In today's feuilletons - Steven Spielberg - Munich
Although Spielberg's "Munich" includes documentary footage, Verena Lueken of the Frankfurter Allgemeine Zeitung questions whether the film accurately portrays history, especially in dealing with Israeli secret service reprisals in the wake of the kidnapping. "Political thrillers like this don't have to correspond exactly to historical truth. But they should at least be believable. And who can believe that for such an important mission, the Mossad would choose an inexperienced father who – as we later see – trembles and has considerable pangs of conscience when it comes to killing for the first time?" Lueken feels Spielberg's image of Europe also lacks originality: "For Spielberg, travelling across Europe means bicycles in Holland, the Eiffel Tower in Paris and the London rain."

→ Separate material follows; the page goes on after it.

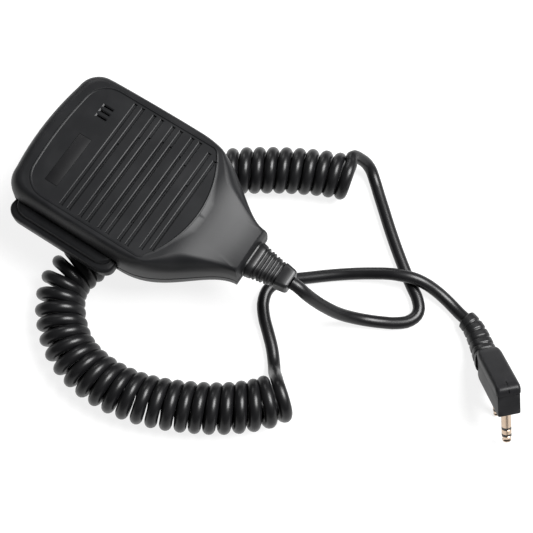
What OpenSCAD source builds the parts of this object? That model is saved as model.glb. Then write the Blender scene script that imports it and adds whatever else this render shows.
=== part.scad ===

The entire first page of the feuilleton section in the Süddeutsche Zeitung deals with "Munich". Tobias Kniebe calls the film "a provocative and enervating contradiction," but he does concede: "The relationship between reality and cinema is and remains precarious. And this must be continually brought to people's attention. Otherwise the power of the images to thrust themselves in front of the truth becomes too great." He goes on: "Regardless of all that can be said against it, 'Munich' is certainly more exciting, more thought-provoking and more worthy of being talked about than most films that will come out of Hollywood this year." Susan Vahabzadeh, for her part, lists the facts that contradict Spielberg's – and his critics' – portrayal of the events during and after the 1972 Olympic Games.